The longer-term prospect of European Union membership for the western Balkans - a goal the Slovenian government has put at the top of its agenda for it presidency of the 27-nation bloc and it big internal market - is a further attraction.

NLB is busily expanding across the west Balkans. It has some 50 branches in Kosovo, three times as many in Serbia and is building up a network in Bosnia. The strategy, says Mr Kramar, is to create "small Slovenian matrices" of services - such as trade finance, leasing, insurance and asset management - built around a core banking business.

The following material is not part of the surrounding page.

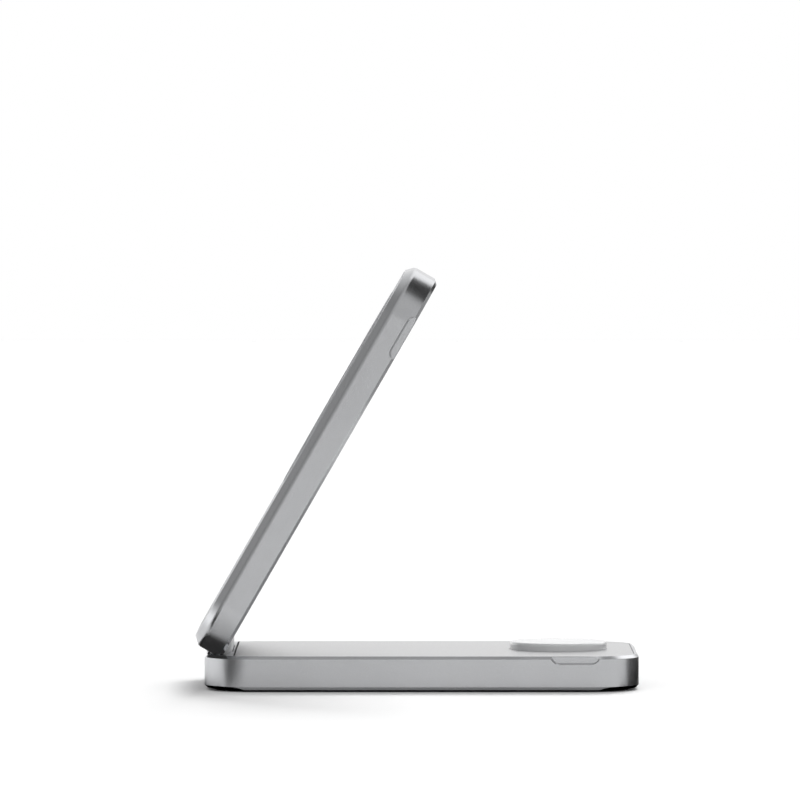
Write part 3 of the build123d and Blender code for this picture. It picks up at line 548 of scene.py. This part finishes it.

Slovenia's position as gateway to the Balkans has also boosted the attraction of Ljubljana to foreign investors. "A lot of business in the region starts here and if you are not here you are not going to get it," says Klemens Nowotny, head of the Slovenian activities of Austria's Raiffeisen Bank. Much of the financing of the activities of the group's clients in the Balkans is done through the Ljubljana office

Cisco, the world's biggest maker of data networking equipment, has accompanied some of its Slovenian clients, such as Telecom Slovenia, on their expansion into the region. Jon Peters, the group's head of market development for central and eastern Europe, says that while Slovenia is a good place to do business, on its own it remains a relatively small market. "It's much more attractive if you have a super-regional option," he says.

But Slovenia cannot afford to rest on its laurels. Analysts warn that the prospect of Croatia - with its reputation of greater openness to foreign investment - joining the EU could bring with a challenge to Slovenia's role as bridgehead to the wider Balkan region.